Asking deeper questions shows you’re keen and will offer intel on the jeweller’s constraints and how they might be willing to move.
7. Bring proof
If you’ve seen a ring for a good price, bring a print-out along to show the salesman the kind of deal you’re after. They might tell you to go and purchase there, but the threat of losing out to a competitor can make people compromise.
Be prepared to hear the store’s merchandise is higher quality or offers better customer service and respond by saying you’d like to buy here and now, but only for the right price.
8. Be the strong silent type
As negotiations come to a close, a classic salesman technique is staying silent. We hate awkward silence and will do anything to avoid it, including negotiating against ourselves and accepting a price just to fill the awkward silence. Your job is to make the salesman fill the silence with a cheaper offer.

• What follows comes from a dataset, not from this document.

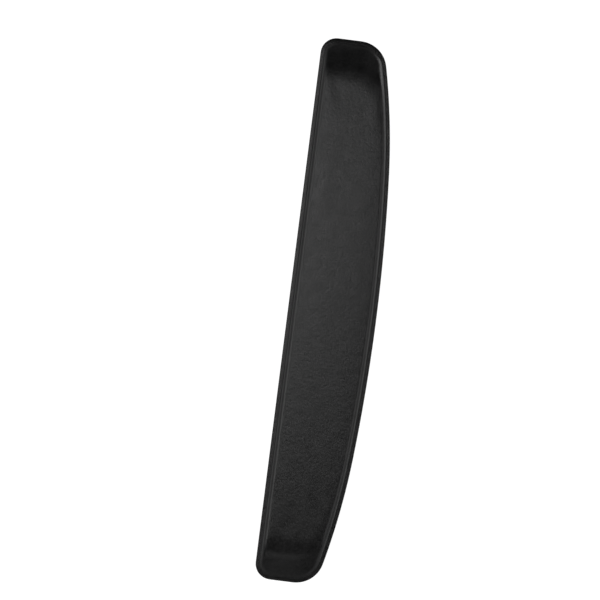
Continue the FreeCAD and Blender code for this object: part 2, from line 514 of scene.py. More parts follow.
class Effects:
    """Effects that more than one finish uses, each built once as a shader node group."""

    LEAST_TONE = 0.1
    NOISE_MIDDLE = 0.5
    RUB_START = 0.15
    RUB_SMOOTHING = -0.12
    LOOP_LEAN = 1.3
    LOOP_TOOTH = 0.28
    GAP_LOW = 0.05
    GAP_HIGH = 0.45
    CELL_LOW = 0.1
    CELL_HIGH = 0.65

    def __init__(self) -> None:
        """Builds the groups."""
        self.mottle = self.build_mottle()
        self.rubbing = self.build_rubbing()
        self.loops = self.build_loops()
        self.cells = self.build_cells()

    def build_mottle(self) -> bpy.types.NodeTree:
        """Uneven tone at two sizes, fine and broad.

        Returns:
            The group: a colour that varies, and the same variation as a number about 1.
        """
        graph, given, out = new_group(
            "mottle",
            {"Vector": VECTOR, "Colour": COLOUR, "Fine Size": FLOAT, "Broad Size": FLOAT, "Amount": FLOAT},
            {"Colour": COLOUR, "Tone": FLOAT},
        )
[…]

If they have quoted a price, say nothing and furrow your brow to show you are, reluctantly, thinking about it. Stay quiet until they feel the need to speak again. Stay strong and this can only go one of two ways:
- They’ll repeat their offer and throw it back to you
- They’ll cave and make a better offer
If you’ve been on the wrong end of this, you’ll know how well it works. People make an offer and then think they’ve caused offence and try to fix it by adjusting the offer.
Even if you know the sales tactic, it’s still difficult to counter. The golden rule is to remember never to negotiate against yourself. Never change your offer until another has been made.
If the silence becomes unbearable and you need to break it, ask whether they have understood your offer and restate it. If you’re met by nothing but stalling, you can force their hand. Directly asking them to make a new offer is better than negotiating down yourself. If you’re going to give ground, make sure that they earn it.
Stay strong. Stick to your guns. Get the ring for the price you want to pay.
9. Be willing to walk away
This is your trump card – unless you need to buy that day to pop the question, you can always walk away. Leaving with no deal is better than taking a bad deal. If you think the jeweller is trying to overcharge you, walking away is the ace up your sleeve.
Even this needn’t be the end of the negotiation. Leave the door open for the other side to change their position without losing face. Thank the jeweller for their time, leave your details and let them know what it would take to get your business.
Knowing you can walk away will give you the confidence to hold out for the deal you want.
Jewellers want to make a sale – they need to move their inventory and are definitely open to receiving offers that will help them make their monthly targets.
All you need to do is hold up your side of the bargain, bite the bullet and actually go for it. If the worst thing that can happen is they say no, surely it’s worth a go because the best thing that can happen is hundreds of extra dollars in your pocket.